Sem perder de vista, naturalmente, o entorno do real contemporâneo da Romênia – o capitalismo neoliberal que se instalou após a queda do socialismo autoritário de Ceausescu, conectando duas degradações, dois extremos. Mas não há vilões explícitos nesse mundo, há os céticos, os desprovidos de humor, os traiçoeiros, mas Ângela contorna e segue em frente. Chega a noite e nossa personagem-guia é encarregada de pegar a representante austríaca no aeroporto – Doris Goethe (Nina Hoss, a grande atriz alemã), descendente de ninguém outro que o ícone dos espíritos germanófilos, Johann Wolfgang von Goethe. Doris vai a Bucareste para fechar a produção do documentário.

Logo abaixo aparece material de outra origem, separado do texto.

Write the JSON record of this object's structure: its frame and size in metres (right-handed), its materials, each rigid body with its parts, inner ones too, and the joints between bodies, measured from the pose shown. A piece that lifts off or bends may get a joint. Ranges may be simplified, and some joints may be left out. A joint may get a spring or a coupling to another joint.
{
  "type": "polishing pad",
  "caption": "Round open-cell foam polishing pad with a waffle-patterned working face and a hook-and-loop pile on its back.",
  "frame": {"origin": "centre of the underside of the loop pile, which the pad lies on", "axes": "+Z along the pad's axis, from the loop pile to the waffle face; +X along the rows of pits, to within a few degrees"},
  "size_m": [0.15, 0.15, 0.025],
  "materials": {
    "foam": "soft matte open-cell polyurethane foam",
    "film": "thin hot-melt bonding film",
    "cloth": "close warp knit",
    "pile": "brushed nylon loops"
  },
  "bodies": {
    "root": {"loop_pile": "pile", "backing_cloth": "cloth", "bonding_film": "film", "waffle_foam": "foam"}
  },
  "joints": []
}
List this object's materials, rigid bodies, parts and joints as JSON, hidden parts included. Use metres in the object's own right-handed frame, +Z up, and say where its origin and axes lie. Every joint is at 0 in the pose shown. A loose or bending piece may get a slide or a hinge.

A última parte de “Não Espere Muito do Fim do Mundo”, em contraste com a sofreguidão do restante, é um plano fixo a cores das repetições do deficiente selecionado, Ovidiu. Repetições que são encenadas, de acordo com os ditames do produtor, assim como fizeram os irmãos Lumière, quando rodaram várias vezes a famosa saída da fábrica, em 1895 – apenas a primeira tomada foi espontânea, as demais, dirigidas.

Um dos próximos projetos de Radu Jade intitula-se “Dracula Park”. Meu pai nasceu na Transilvânia, justificou, precisamos de um olhar local sobre o personagem.